The idea of teaching them about the Holocaust is pitiful. If we are here as a result of the Holocaust, the Iranian president is right: We should ask the Europeans for a piece of Europe as compensation.
We have to stop pleading for security and peace while the Arabs plead for "their land." There will never be peace while our leaders and intellectuals call attachment to the land "idol worship."
Sir, - In the wake of the anti-Semitic statements by Iran's president, the Post reported: "Swedish parliament to cease ties with Iran, thanks to Rivlin," (December 14). The story never made it to most Swedish newspapers. The reason: Sweden's Tidningarnas Telegrambyr (TT), a monolithic "news" organization pursues an anti-Israel policy.
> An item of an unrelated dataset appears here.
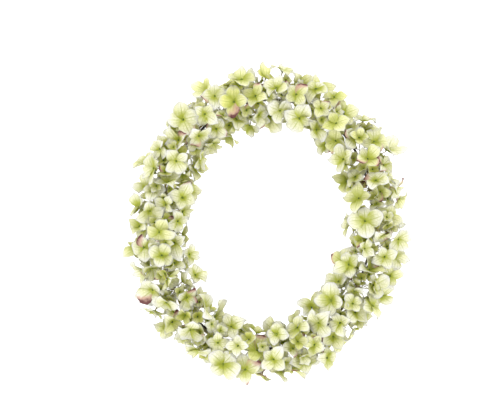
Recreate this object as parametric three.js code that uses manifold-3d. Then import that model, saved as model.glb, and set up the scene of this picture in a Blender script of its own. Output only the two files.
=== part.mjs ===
// A hydrangea wreath lying on its back: an oval ring of steel wire, with small
// sprigs of hydrangea bound to it by one long binding wire.
//
// Millimetres, +Z up. The wreath faces +Z and its long axis runs along Y. The
// origin is the middle of its outline, on the surface that it lies on. Each sprig
// grew as one piece, so its cut stem, its flower stalks and its four-petalled
// florets are one solid.

import * as THREE from "three";
import { mergeVertices } from "three/addons/utils/BufferGeometryUtils.js";
import Module from "manifold-3d";

const wasm = await Module();
wasm.setup();

// ---------------------------------------------------------------- dimensions

// The ring of wire: its centre line is an oval.
const OVAL_HALF_WIDTH = 123;
const OVAL_HALF_LENGTH = 146;
const RING_WIRE_RADIUS = 1.4;
const RING_WIRE_HEIGHT = 3.5; // of its centre above the surface
const RING_WIRE_STEPS = 48;
const RING_WIRE_SIDES = 6;

// The binding wire: a flat spiral round the ring wire and the stem beside it, with one
// turn for each sprig.
const BINDING_RADIUS = 0.4;
const BINDING_STEPS_PER_TURN = 8;
const BINDING_SIDES = 3;
const BINDING_HALF_WIDTH = 4.6;
const BINDING_HALF_HEIGHT = 3.2;
const BINDING_OUTWARD = 1.8; // of the spiral's middle, from the ring wire's
const BINDING_HEIGHT = 4;

// The sprigs' stems, cut flush with the wreath's back. Each runs through five places,
// given by the distance behind the middle of its florets, outward and height.
const SPRIG_COUNT = 22;
const TIE_BEHIND_HUB = 19; // along the ring
const STEM_PLACES = [
  { behind: TIE_BEHIND_HUB + 14, outward: 3.6, height: -2.4 },
  { behind: TIE_BEHIND_HUB, outward: 3.6, height: 4.6 },
  { behind: TIE_BEHIND_HUB - 11, outward: 2.6, height: 9 },
  { behind: 2, outward: 0, height: 17 },
  { behind: 0, outward: 0, height: 28 },
];
const STEM_RADIUS = 1.6;
const STEM_SIDES = 4;
const STEM_STEPS = 6;
const CUT_DEPTH = 20; // of the block that trims the stems
const LOWEST_ROOT = 0.66; // of a flower stalk, as a share of the stem's length
const HIGHEST_ROOT = 0.985;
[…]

TT's biased reporting is legion: 19-year-old armed Palestinians shot dead by the IDF are labelled "children," while Israeli children murdered by terrorists are called "settlers." A telegram as published by TT, regarding the Palestinians, said: "900,000 of the population are refugees, or descendants of refugees, who were driven out of their homes when the State of Israel was formed in 1948." However, TT altered key elements of the AFP original which said: "Around 900,000 of the population are refugees who were expelled or left their homes after the creation of the state of Israel in 1948..." (emphasis added).
Media outside Sweden might want to take a close look at TT's news censorship.
Let there be light
Sir, - Following Jessica Freiman's article ("Gush Katif evacuees prepare for Hanukka in J'lem hotels," December 21), I am happy to say that the World Mizrachi has distributed 12,000 Hannukiot to the evacuees all over Israel.
Sir, - It is said that parents are often given prophetic insight when naming their children. While the name Calev is somewhat rare in Jewish families, your correspondent, Calev Bender of London, beautifully echoed in his article the courageous words of his Biblical namesake ("Why I am making aliya," December 20) In the Torah only Calev, along with his leader Joshua, stood up against the naysayers among his fellow explorers, and cried out "The Land is very very good" (Numbers 14:7).
Let us wish this idealistic-realist new immigrant an easy absorption to Israel and welcome!